TASK DETAILS - Look through the material and copy each line holding "this".

GIVEN MATERIAL -
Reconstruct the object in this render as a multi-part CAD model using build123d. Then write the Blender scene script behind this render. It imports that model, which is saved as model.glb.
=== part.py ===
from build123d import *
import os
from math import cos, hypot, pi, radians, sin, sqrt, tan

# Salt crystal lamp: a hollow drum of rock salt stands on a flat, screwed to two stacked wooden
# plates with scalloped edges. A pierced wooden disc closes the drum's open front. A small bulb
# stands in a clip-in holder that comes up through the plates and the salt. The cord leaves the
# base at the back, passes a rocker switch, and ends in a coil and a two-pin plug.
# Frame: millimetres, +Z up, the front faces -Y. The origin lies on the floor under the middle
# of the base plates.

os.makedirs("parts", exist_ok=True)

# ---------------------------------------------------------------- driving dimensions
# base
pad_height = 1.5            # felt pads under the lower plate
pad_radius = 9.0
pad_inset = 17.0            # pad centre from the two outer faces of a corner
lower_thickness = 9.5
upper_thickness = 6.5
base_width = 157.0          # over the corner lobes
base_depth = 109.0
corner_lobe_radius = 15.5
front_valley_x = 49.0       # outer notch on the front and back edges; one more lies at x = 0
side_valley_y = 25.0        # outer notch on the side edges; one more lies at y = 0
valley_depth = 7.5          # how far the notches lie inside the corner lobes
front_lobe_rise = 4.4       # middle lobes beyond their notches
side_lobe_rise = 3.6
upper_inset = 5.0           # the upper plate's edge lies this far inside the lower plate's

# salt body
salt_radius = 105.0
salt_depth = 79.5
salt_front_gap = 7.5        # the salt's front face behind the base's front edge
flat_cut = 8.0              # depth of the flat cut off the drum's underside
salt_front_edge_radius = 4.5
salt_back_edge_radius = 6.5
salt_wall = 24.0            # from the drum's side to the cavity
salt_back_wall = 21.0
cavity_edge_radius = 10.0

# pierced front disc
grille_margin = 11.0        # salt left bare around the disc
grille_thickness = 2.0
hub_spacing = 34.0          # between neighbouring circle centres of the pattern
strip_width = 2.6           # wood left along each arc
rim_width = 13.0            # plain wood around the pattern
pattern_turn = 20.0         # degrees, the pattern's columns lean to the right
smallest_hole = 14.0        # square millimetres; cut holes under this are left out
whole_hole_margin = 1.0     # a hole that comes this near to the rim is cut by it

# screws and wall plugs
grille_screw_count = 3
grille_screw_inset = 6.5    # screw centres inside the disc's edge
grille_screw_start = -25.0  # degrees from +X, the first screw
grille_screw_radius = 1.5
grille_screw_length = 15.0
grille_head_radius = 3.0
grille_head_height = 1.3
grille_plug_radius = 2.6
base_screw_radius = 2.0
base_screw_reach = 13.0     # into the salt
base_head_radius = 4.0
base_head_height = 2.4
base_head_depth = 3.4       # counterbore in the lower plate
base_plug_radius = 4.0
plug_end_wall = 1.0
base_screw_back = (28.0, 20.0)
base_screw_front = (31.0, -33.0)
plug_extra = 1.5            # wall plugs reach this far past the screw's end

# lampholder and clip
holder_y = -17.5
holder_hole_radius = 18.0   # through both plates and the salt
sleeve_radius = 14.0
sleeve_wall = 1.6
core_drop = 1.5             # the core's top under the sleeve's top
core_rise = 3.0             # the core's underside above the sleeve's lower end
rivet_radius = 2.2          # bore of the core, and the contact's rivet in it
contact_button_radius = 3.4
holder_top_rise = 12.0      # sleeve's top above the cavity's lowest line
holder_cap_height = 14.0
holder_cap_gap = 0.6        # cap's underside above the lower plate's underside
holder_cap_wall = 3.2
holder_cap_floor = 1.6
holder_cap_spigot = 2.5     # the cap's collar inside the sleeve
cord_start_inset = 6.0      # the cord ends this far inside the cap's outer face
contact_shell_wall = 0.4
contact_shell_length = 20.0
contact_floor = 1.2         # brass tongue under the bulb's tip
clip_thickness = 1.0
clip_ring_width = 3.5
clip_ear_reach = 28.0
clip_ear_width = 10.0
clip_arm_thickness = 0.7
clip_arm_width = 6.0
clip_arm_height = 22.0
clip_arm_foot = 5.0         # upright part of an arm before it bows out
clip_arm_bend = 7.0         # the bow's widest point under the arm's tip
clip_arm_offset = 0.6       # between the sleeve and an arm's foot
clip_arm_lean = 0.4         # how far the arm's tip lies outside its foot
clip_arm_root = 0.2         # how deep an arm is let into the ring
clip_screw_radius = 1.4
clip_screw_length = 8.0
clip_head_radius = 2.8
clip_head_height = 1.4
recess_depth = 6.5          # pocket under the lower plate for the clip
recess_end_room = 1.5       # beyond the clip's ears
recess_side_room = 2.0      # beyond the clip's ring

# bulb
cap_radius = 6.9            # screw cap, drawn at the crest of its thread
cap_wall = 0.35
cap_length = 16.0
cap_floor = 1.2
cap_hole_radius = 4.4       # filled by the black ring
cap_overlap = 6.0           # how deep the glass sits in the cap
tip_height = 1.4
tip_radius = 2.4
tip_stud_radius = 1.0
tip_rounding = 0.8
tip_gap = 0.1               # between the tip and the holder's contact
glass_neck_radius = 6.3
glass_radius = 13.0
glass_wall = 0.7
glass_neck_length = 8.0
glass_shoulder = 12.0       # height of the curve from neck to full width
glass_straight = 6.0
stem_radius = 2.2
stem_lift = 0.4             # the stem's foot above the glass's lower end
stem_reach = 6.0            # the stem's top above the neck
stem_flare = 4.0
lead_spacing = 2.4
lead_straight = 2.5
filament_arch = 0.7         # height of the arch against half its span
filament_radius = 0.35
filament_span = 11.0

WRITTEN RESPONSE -
Reconstruct the object in this render as a multi-part CAD model using build123d. Then write the Blender scene script behind this render. It imports that model, which is saved as model.glb.
upper_inset = 5.0           # the upper plate's edge lies this far inside the lower plate's
smallest_hole = 14.0        # square millimetres; cut holes under this are left out
whole_hole_margin = 1.0     # a hole that comes this near to the rim is cut by it
plug_extra = 1.5            # wall plugs reach this far past the screw's end
cord_start_inset = 6.0      # the cord ends this far inside the cap's outer face